◆ **Task to carry out**
Reproduce the complete listing without any deviation.
• • •
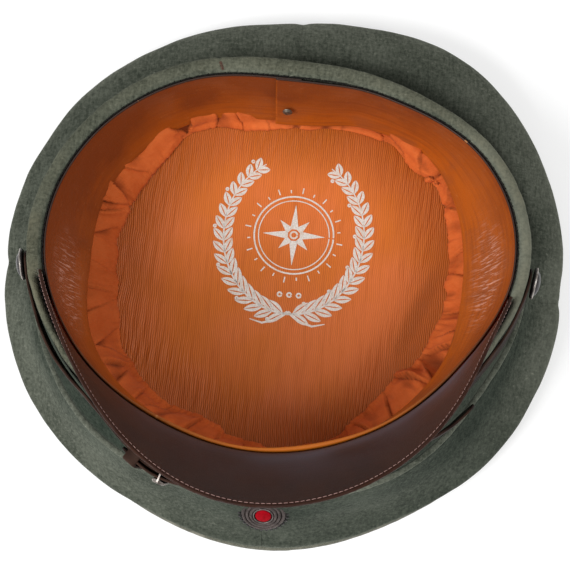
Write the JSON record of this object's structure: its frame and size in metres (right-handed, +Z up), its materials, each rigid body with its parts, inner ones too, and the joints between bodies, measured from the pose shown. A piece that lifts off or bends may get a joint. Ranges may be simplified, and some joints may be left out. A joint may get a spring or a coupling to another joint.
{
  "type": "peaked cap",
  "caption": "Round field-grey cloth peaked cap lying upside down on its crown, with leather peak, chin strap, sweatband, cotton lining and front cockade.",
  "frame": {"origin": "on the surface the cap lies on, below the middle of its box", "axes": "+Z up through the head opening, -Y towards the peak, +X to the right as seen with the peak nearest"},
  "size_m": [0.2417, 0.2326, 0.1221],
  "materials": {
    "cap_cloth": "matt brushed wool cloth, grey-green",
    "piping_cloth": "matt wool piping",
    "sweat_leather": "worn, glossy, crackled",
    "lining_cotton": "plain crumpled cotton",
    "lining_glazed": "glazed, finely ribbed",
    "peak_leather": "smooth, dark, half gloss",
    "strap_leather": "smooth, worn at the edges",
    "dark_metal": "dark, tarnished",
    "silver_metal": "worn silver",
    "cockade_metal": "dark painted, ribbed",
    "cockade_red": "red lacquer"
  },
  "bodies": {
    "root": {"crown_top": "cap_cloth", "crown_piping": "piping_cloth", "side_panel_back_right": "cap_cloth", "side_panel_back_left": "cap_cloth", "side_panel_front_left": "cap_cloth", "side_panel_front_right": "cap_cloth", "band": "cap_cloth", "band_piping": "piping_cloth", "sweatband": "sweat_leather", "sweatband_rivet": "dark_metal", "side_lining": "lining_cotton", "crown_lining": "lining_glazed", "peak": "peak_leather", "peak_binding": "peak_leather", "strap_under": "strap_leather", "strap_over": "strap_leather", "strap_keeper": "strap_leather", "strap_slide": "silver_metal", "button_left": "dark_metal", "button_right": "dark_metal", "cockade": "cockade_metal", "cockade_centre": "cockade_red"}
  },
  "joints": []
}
• • •
◆ **Exercise response**
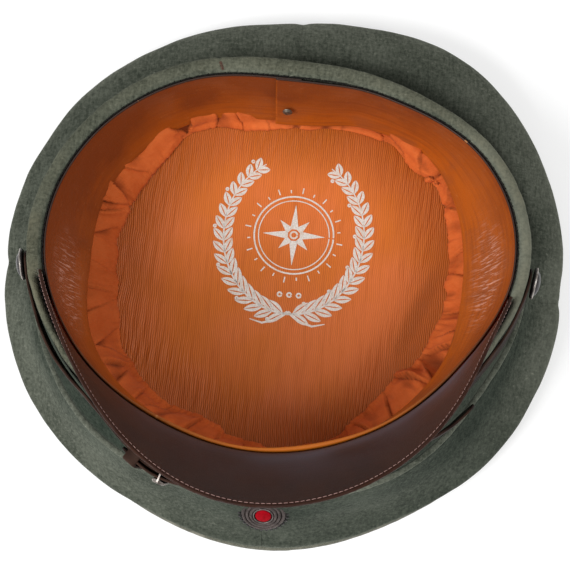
Write the JSON record of this object's structure: its frame and size in metres (right-handed, +Z up), its materials, each rigid body with its parts, inner ones too, and the joints between bodies, measured from the pose shown. A piece that lifts off or bends may get a joint. Ranges may be simplified, and some joints may be left out. A joint may get a spring or a coupling to another joint.
{
  "type": "peaked cap",
  "caption": "Round field-grey cloth peaked cap lying upside down on its crown, with leather peak, chin strap, sweatband, cotton lining and front cockade.",
  "frame": {"origin": "on the surface the cap lies on, below the middle of its box", "axes": "+Z up through the head opening, -Y towards the peak, +X to the right as seen with the peak nearest"},
  "size_m": [0.2417, 0.2326, 0.1221],
  "materials": {
    "cap_cloth": "matt brushed wool cloth, grey-green",
    "piping_cloth": "matt wool piping",
    "sweat_leather": "worn, glossy, crackled",
    "lining_cotton": "plain crumpled cotton",
    "lining_glazed": "glazed, finely ribbed",
    "peak_leather": "smooth, dark, half gloss",
    "strap_leather": "smooth, worn at the edges",
    "dark_metal": "dark, tarnished",
    "silver_metal": "worn silver",
    "cockade_metal": "dark painted, ribbed",
    "cockade_red": "red lacquer"
  },
  "bodies": {
    "root": {"crown_top": "cap_cloth", "crown_piping": "piping_cloth", "side_panel_back_right": "cap_cloth", "side_panel_back_left": "cap_cloth", "side_panel_front_left": "cap_cloth", "side_panel_front_right": "cap_cloth", "band": "cap_cloth", "band_piping": "piping_cloth", "sweatband": "sweat_leather", "sweatband_rivet": "dark_metal", "side_lining": "lining_cotton", "crown_lining": "lining_glazed", "peak": "peak_leather", "peak_binding": "peak_leather", "strap_under": "strap_leather", "strap_over": "strap_leather", "strap_keeper": "strap_leather", "strap_slide": "silver_metal", "button_left": "dark_metal", "button_right": "dark_metal", "cockade": "cockade_metal", "cockade_centre": "cockade_red"}
  },
  "joints": []
}